◆ JOB ◆
Please quote the material exactly, every line of it.

◆ DATA EXTRACT ◆
--

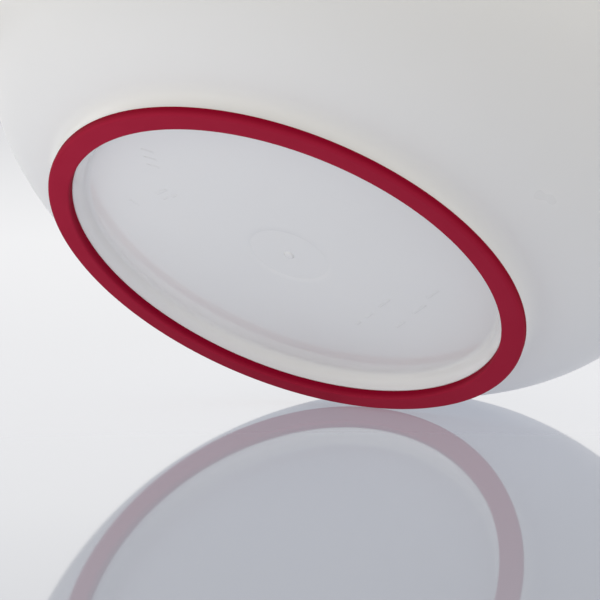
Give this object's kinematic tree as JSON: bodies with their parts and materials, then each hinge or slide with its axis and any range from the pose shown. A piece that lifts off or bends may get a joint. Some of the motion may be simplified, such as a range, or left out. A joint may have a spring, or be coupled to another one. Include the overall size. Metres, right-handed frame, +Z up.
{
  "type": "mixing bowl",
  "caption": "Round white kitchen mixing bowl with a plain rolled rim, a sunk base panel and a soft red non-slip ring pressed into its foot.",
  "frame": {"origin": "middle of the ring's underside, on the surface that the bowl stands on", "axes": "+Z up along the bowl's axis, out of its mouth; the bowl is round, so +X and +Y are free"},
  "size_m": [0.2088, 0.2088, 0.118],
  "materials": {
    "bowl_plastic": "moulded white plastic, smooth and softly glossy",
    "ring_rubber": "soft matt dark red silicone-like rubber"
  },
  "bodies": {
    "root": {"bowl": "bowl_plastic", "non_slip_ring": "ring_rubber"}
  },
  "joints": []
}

--

◆ WRITTEN RESPONSE ◆
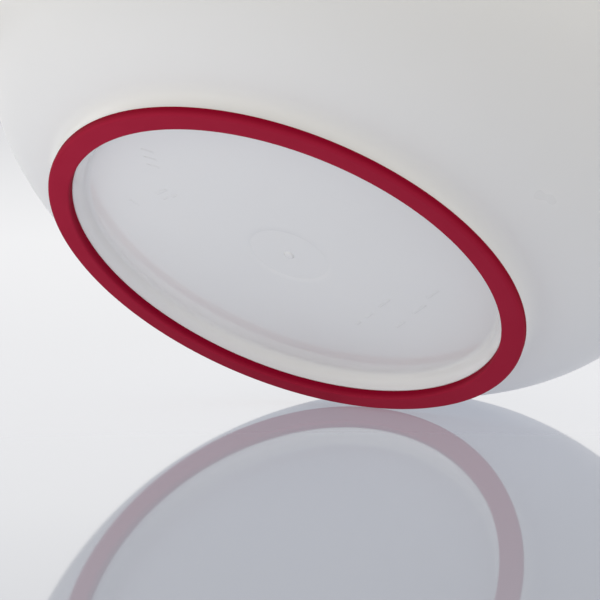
Give this object's kinematic tree as JSON: bodies with their parts and materials, then each hinge or slide with its axis and any range from the pose shown. A piece that lifts off or bends may get a joint. Some of the motion may be simplified, such as a range, or left out. A joint may have a spring, or be coupled to another one. Include the overall size. Metres, right-handed frame, +Z up.
{
  "type": "mixing bowl",
  "caption": "Round white kitchen mixing bowl with a plain rolled rim, a sunk base panel and a soft red non-slip ring pressed into its foot.",
  "frame": {"origin": "middle of the ring's underside, on the surface that the bowl stands on", "axes": "+Z up along the bowl's axis, out of its mouth; the bowl is round, so +X and +Y are free"},
  "size_m": [0.2088, 0.2088, 0.118],
  "materials": {
    "bowl_plastic": "moulded white plastic, smooth and softly glossy",
    "ring_rubber": "soft matt dark red silicone-like rubber"
  },
  "bodies": {
    "root": {"bowl": "bowl_plastic", "non_slip_ring": "ring_rubber"}
  },
  "joints": []
}